For a sweeter version, my mom actually adds corn and a little honey to hers.
Tips for making the best Mexican shrimp cocktail:
- For best results, you’ll want to make this and let it marinate in the fridge for a few hours in a covered container so all the flavors have a chance to hang out together. Then chop the avocados and add in right before serving.
- I used some Clamato clam and tomato juice cocktail because I do like the yummy salty flavor, but I have used V8 tomato juice before and it works too.
- I added a can of diced fire-roasted tomatoes because it’s less chopping and more flavorful, but feel free to sub in a couple of fresh tomatoes.
- This would make a perfect make-ahead potluck or picnic item to go! Just store in a tightly sealed container with a lid in the fridge or cooler and then chop the avocados and add when ready to serve.
- This dish is best eaten the same day for the best texture with the avocado. It will last in the fridge though in a container for a couple of days. I ate some leftovers on a tostada shell for lunch the next day and it was still tasty, but the texture on the avocado changes a bit.
Mexican Shrimp Cocktail
yield: 8 SERVINGS
prep time: 20 MINUTES
total time: 20 MINUTES
Marinated shrimp in tomato juice with chopped cilantro, tomatoes, onion, and avocado for a spiced-up version of this classic appetizer.

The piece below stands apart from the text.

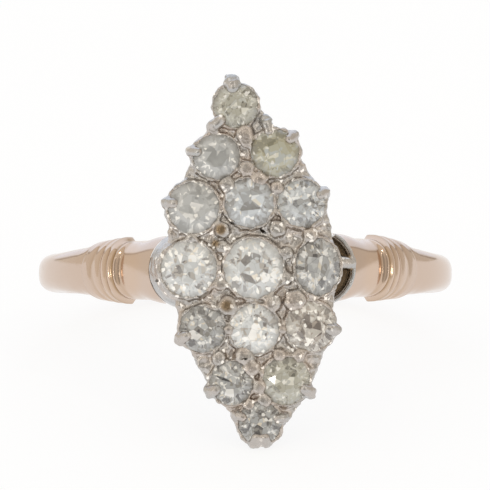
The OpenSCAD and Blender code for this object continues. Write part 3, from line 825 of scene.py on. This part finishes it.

- 1 pound frozen cooked shrimp, defrosted, tails off
- 14.5 oz. diced fire-roasted tomatoes, undrained
- 1/2 a bunch fresh cilantro, chopped
- 2 cloves garlic, minced
- 2 celery stalks, chopped
- 1/2 a red onion, chopped
- juice from 2 limes
- 1 cup clam tomato juice (such as Clamato)
- 2 teaspoons hot sauce (or more to taste)
- 1/2 teaspoon salt
- 1/4 teaspoon pepper
- 2 avocados, chopped
Yum! I love this fresh-tasting appetizer so much. 🍤
It’s both beautiful to look at and delicious to eat! Make this for your next potluck or dinner party, and then be sure to let me know how it goes.
I love hearing from you all after you’ve been inspired to make something for your family that I’ve shared. 🥰
Here’s what my teammate Jenna had to say after making Mexican shrimp cocktail:
“This is so fresh and delicious; I want to eat it all the time! We had it with tortilla chips and pita chips and I couldn’t get enough. I used to get a similar shrimp cocktail as an appetizer at my sister’s favorite restaurant and this was even better! I can’t believe how easy it was to throw together. Two thumbs way up!”